Question

How do I go about solving a non-horizontally launched projectile problem ("launched [x] m/s [x] degrees above the horizontal") if it includes a starting height (cliff)?

Answer 1

You will have equations for both the x (horizontal) and y (vertical) motion. For each direction you need the initial velocity, the acceleration and the initial position. You get the x-component of the initial velocity by using the cosine of the firing angle [Vx = V cos (angle)] and the y-component of the initial velocity using the sin of the firing angle. You can usually let the initial x position be zero. The initial y position is usually the height of the cliff.
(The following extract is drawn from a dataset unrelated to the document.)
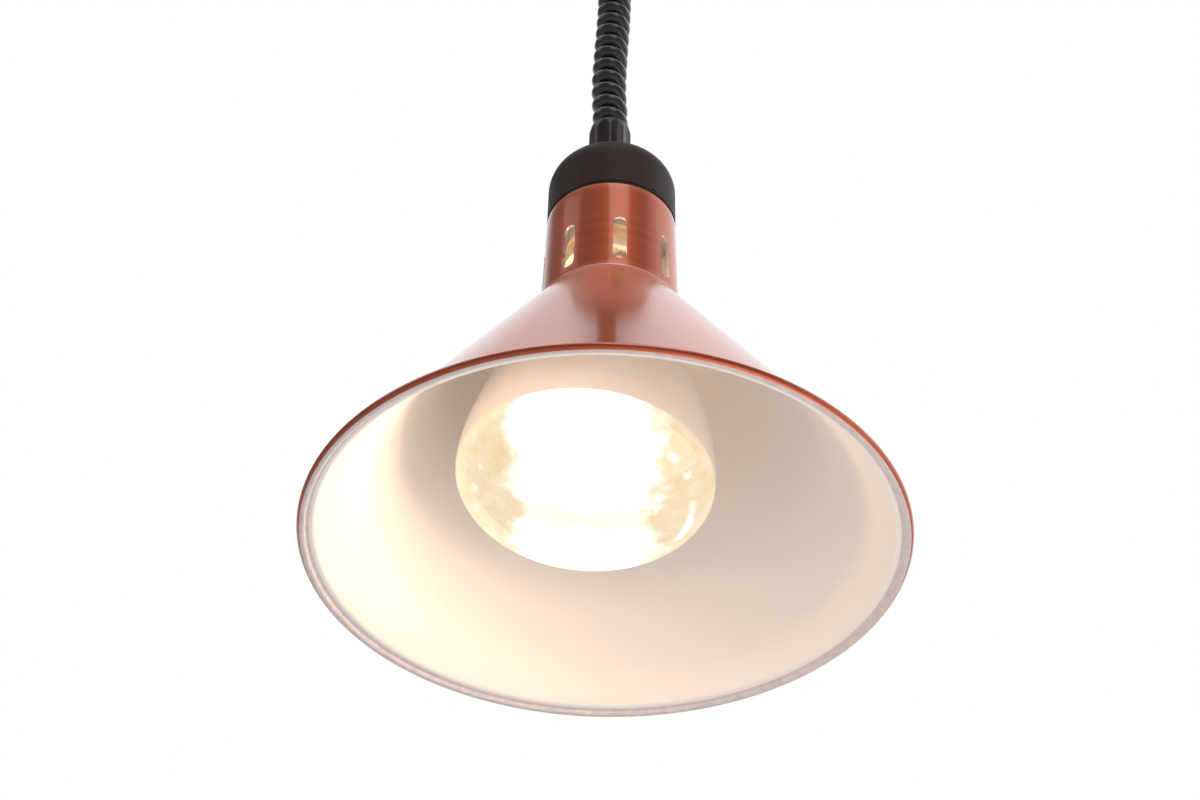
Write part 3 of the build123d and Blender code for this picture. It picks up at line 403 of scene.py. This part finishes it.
def porcelain():
    """Cream glazed porcelain with a paler top, grey bands and random dark blots; low down it is painted darker as
    shade, with a near-black painted shadow at the step.
    """
    material, tree, shader, place = new_surface("porcelain", coat=0.5, coat_roughness=0.1)
    _, height, _ = lamp_coordinates(tree, place)
    blot = noise(tree, place, 120, 4.0, 0.6)
    level = calc(tree, "ADD", height, calc(tree, "MULTIPLY", calc(tree, "SUBTRACT", blot, 0.5), 0.006))
    ramp = node(tree, "ValToRGB", {"Fac": ranged(tree, level, 0.160, 0.212)})
    # Below the step the stops paint shade: brown, then a near-black painted shadow at the step itself (0.36).
    bands = [
        (0.0, (0.30, 0.22, 0.14)), (0.33, (0.30, 0.23, 0.15)), (0.36, (0.06, 0.04, 0.03)),
        (0.40, (0.42, 0.36, 0.28)), (0.52, (0.50, 0.43, 0.33)), (0.57, (0.76, 0.56, 0.34)),
        (0.70, (0.78, 0.60, 0.38)), (0.75, (0.62, 0.60, 0.56)), (1.0, (0.66, 0.64, 0.61))]
    stops = ramp.color_ramp.elements
    while len(stops) < len(bands):
        stops.new(0.5)
    for stop, (position, tone) in zip(stops, bands):
        stop.position = position
        stop.color = (*tone, 1)
    colour = mixed(tree, ranged(tree, blot, 0.45, 0.75, 0.0, 0.35), ramp.outputs["Color"], (0.20, 0.16, 0.11))
    dress(tree, shader, colour, ranged(tree, blot, 0.3, 0.7, 0.28, 0.45), blot, 0.1, 0.0002)
    return material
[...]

There is usually no acceleration in the x-direction unless there is wind resistance, but there will be acceleration due to gravity in the y direction.
The big deal is to figure out what quantities are positive or negative. Here's the deal: if you made the positive y direction up, make the acceleration due to gravity negative (since it is down and down is negative); if you made the positive y direction downward, make the acceleration due to gravity positive (since you defined down as positive). Careful - consider the big picture: if up is positive, and the projectile's initial velocity is down (cannon aimed downward), then you must make the initial y-velocity negative as well as making the acceleration due to gravity negative.
Work either the x or y equation until you need a "missing" variable - like time. You switch to the other dimension to get the missing variable... then plug it back in to the equation needing that info.

Answer 2

Awesome; thank you so much!